* TASK DIRECTIONS
Check each line of the listing for the word "this" and give only the number of lines that have it.
--- BEGIN ---
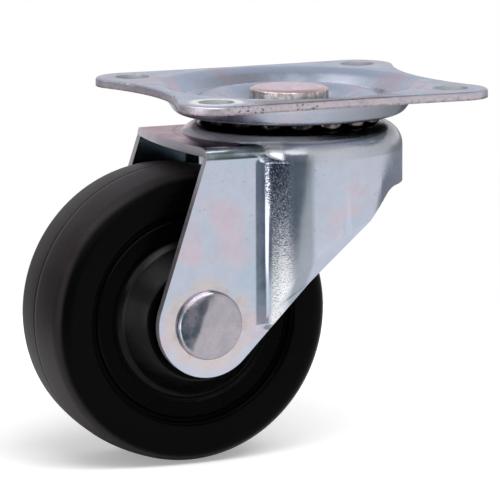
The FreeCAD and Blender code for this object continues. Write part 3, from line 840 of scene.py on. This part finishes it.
class CASTOR_OT_rivets(bpy.types.Operator):
    """Finish the kingpin, the axle rivet and its sleeve"""

    bl_idname = "castor.rivets"
    bl_label = "Rivets"

    def execute(self, context):
        rivet = rivet_zinc("rivet_zinc")
        soften_edges(dress("kingpin", kingpin_zinc("kingpin_zinc")), looks().edge_round)
        soften_edges(dress("axle_rivet", rivet), looks().edge_round)
        dress("axle_sleeve", rivet)
        return {"FINISHED"}


class CASTOR_OT_ball_races(bpy.types.Operator):
    """Finish the balls of both races as oiled steel"""

    bl_idname = "castor.ball_races"
    bl_label = "Ball races"

    def execute(self, context):
        steel = oiled_ball("ball_steel")
        for node in UPPER_BALLS + LOWER_BALLS:
            dress(node, steel)
        return {"FINISHED"}


def tyre_side(radius, sign):
    """Half outline from the tyre's seat over its bead and shoulder to the groove at the parting seam"""
    half = (TYRE_HIGH.y - TYRE_LOW.y) / 2
    edge = half - TYRE_SHOULDER
    seat = TYRE_SEAT_RADIUS
    points = [(seat, half - TYRE_SEAT_DEPTH), (seat + TYRE_BEAD_FOOT[0], half - TYRE_BEAD_FOOT[1])]
    bead = (seat + TYRE_BEAD_LEAN + TYRE_BEAD, half - TYRE_BEAD)
    points += arc(bead, TYRE_BEAD, 180, 90, TYRE_BEAD_STEPS)
    shoulder = (radius - TREAD_CROWN - TYRE_SHOULDER, edge)
    points += arc(shoulder, TYRE_SHOULDER, 90, 4, TYRE_SHOULDER_STEPS)
    for i in range(1, TREAD_STEPS):
        share = 1 - i / TREAD_STEPS
        points.append((radius - TREAD_CROWN * share ** 2, edge * share))
    points.append((radius, SEAM_HALF_WIDTH))
    points.append((radius - SEAM_DEPTH, SEAM_FLOOR_HALF_WIDTH))
    return [(r, sign * y) for r, y in points]


def moulded_tyre():
    """Tyre turned with a parting groove and a small step between its two moulded halves"""
    outer = (TYRE_HIGH.z - TYRE_LOW.z) / 2
    near, far = tyre_side(outer, -1), tyre_side(outer - SEAM_STEP, 1)
    return turned_on_axle("tyre_rubber", near + far[::-1], TYRE_SEGMENTS)


class CASTOR_OT_wheel(bpy.types.Operator):
    """Finish the tyre and the wheel's centre"""

    bl_idname = "castor.wheel"
    bl_label = "Wheel"

    def execute(self, context):
        tyre = moulded_tyre()
        tyre.data.materials.append(tread_rubber("tyre_rubber"))
        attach(tyre, "wheel")
        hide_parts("tyre")
        soften_edges(dress("wheel_core", gloss_plastic("core_plastic")), CORE_EDGE_ROUND)
        return {"FINISHED"}


# Studio

def white_world():
    """White background for the camera and for reflections, and soft grey light on the pieces"""
    world = bpy.data.worlds.new("studio")
    bpy.context.scene.world = world
    world.use_nodes = True
    tree = world.node_tree
    tree.nodes.clear()
    path = tree.nodes.new("ShaderNodeLightPath")
    seen = path.outputs["Is Camera Ray"]
    for other in ("Is Glossy Ray", "Is Transmission Ray"):
        add = tree.nodes.new("ShaderNodeMath")
        add.operation = "ADD"
        add.use_clamp = True
        tree.links.new(seen, add.inputs[0])
        tree.links.new(path.outputs[other], add.inputs[1])
        seen = add.outputs[0]
    soft = tree.nodes.new("ShaderNodeBackground")
    soft.inputs["Color"].default_value = ROOM_LIGHT
    white = tree.nodes.new("ShaderNodeBackground")
    white.inputs["Color"].default_value = WHITE
    blend = tree.nodes.new("ShaderNodeMixShader")
    out = tree.nodes.new("ShaderNodeOutputWorld")
    tree.links.new(seen, blend.inputs[0])
    tree.links.new(soft.outputs[0], blend.inputs[1])
    tree.links.new(white.outputs[0], blend.inputs[2])
    tree.links.new(blend.outputs[0], out.inputs["Surface"])


def pale_floor():
    """White disc that the wheel stands on, which keeps the castor's shadow"""
    bm = bmesh.new()
    bmesh.ops.create_circle(bm, cap_ends=True, radius=studio().floor_radius, segments=128)
    floor = link_mesh("floor", bm)
    floor.location.z = CAD_LOW.z
    n = Nodes("floor_white")
    seen = n.node("ShaderNodeLightPath").outputs["Is Camera Ray"]
    lit = n.node("ShaderNodeBsdfDiffuse", {"Color": FLOOR_WHITE})
    glow = n.node("ShaderNodeEmission", {"Color": WHITE, "Strength": n.times(seen, FLOOR_GLOW)})
    both = n.node("ShaderNodeAddShader")
    n.put(both.inputs[0], lit.outputs[0])
    n.put(both.inputs[1], glow.outputs[0])
    floor.data.materials.append(n.finish_with(both))


def around(azimuth, elevation, distance):
    """A place round the castor's middle, azimuth from +X towards +Y, in degrees"""
    a, e = math.radians(azimuth), math.radians(elevation)
    return MIDDLE + distance * Vector((math.cos(a) * math.cos(e), math.sin(a) * math.cos(e), math.sin(e)))


def softbox(name, azimuth, elevation, distance, width, height, power, reflected):
    """Area lamp that faces the castor"""
    data = bpy.data.lights.new(name, "AREA")
    data.shape = "RECTANGLE"
    data.size = width
    data.size_y = height
    data.energy = power
    lamp = bpy.data.objects.new(name, data)
    lamp.location = around(azimuth, elevation, distance)
    lamp.rotation_euler = (MIDDLE - lamp.location).to_track_quat("-Z", "Y").to_euler()
    lamp.visible_glossy = reflected
    bpy.context.scene.collection.objects.link(lamp)


def between(ends, share):
    """A value that lies this share of the way from the first end to the second"""
    return ends[0] + (ends[1] - ends[0]) * share


def grey_card(name, azimuths, elevations, lower, upper):
    """Curved studio card that only reflections see, shaded from its lower to its upper edge"""
    bm = bmesh.new()
    columns, rows = 12, 8
    grid = []
    for i in range(columns + 1):
        azimuth = between(azimuths, i / columns)
        levels = [between(elevations, k / rows) for k in range(rows + 1)]
        grid.append([bm.verts.new(around(azimuth, level, CARD_DISTANCE)) for level in levels])
    for i in range(columns):
        for k in range(rows):
            bm.faces.new((grid[i][k], grid[i + 1][k], grid[i + 1][k + 1], grid[i][k + 1]))
    card = link_mesh(name, bm)
    n = Nodes(name + "_paint")
    shade = lower if lower == upper else n.mix(n.axes(n.across)[2], lower, upper)
    paint = n.node("ShaderNodeEmission", {"Color": shade, "Strength": 1.0})
    card.data.materials.append(n.finish_with(paint))
    card.visible_camera = False
    card.visible_diffuse = False
    card.visible_shadow = False


def photo_camera():
    """Camera at the photograph's place and lens"""
    s = studio()
    data = bpy.data.cameras.new("camera")
    data.lens = s.lens
    data.clip_start = 0.01
    data.clip_end = 20.0
    camera = bpy.data.objects.new("camera", data)
    turn = Euler((math.pi / 2 - s.camera_drop, 0.0, -s.camera_turn)).to_matrix()
    aim = turn @ Matrix.Rotation(s.camera_roll, 3, "Z")
    camera.matrix_world = Matrix.Translation(s.camera_place) @ aim.to_4x4()
    bpy.context.scene.collection.objects.link(camera)
    bpy.context.scene.camera = camera


class CASTOR_OT_studio(bpy.types.Operator):
    """Set the pale floor, the soft light and the camera"""

    bl_idname = "castor.studio"
    bl_label = "Studio"

    def execute(self, context):
        context.scene.view_settings.view_transform = "Standard"
        white_world()
        pale_floor()
        for lamp in LAMPS:
            softbox(*lamp)
        for card in REFLECTOR_CARDS:
            grey_card(*card)
        photo_camera()
        return {"FINISHED"}


# Panel, registration and the run

STEPS = (CASTOR_OT_pressed_steel, CASTOR_OT_rivets, CASTOR_OT_ball_races, CASTOR_OT_wheel, CASTOR_OT_studio)


class CASTOR_PT_looks(bpy.types.Panel):
    """List the castor's sizes, colours and steps"""

    bl_idname = "CASTOR_PT_looks"
    bl_label = "Castor"
    bl_space_type = "VIEW_3D"
    bl_region_type = "UI"
    bl_category = "Castor"

    def draw(self, context):
        layout = self.layout
        for group in (context.scene.castor_finish, context.scene.castor_studio):
            for key in group.bl_rna.properties.keys():
                if key not in ("rna_type", "name"):
                    layout.prop(group, key)
        for step in STEPS:
            layout.operator(step.bl_idname)


CLASSES = (CastorFinish, CastorStudio) + STEPS + (CASTOR_PT_looks,)


def register():
    for cls in CLASSES:
        bpy.utils.register_class(cls)
    bpy.types.Scene.castor_finish = bpy.props.PointerProperty(type=CastorFinish)
    bpy.types.Scene.castor_studio = bpy.props.PointerProperty(type=CastorStudio)


def unregister():
    del bpy.types.Scene.castor_studio
    del bpy.types.Scene.castor_finish
    for cls in reversed(CLASSES):
        bpy.utils.unregister_class(cls)


def main():
    """Runs every step in order"""
    register()
    bpy.ops.castor.pressed_steel()
    bpy.ops.castor.rivets()
    bpy.ops.castor.ball_races()
    bpy.ops.castor.wheel()
    bpy.ops.castor.studio()


if __name__ == "__main__":
    main()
--- END ---
* PROBLEM SOLUTION
2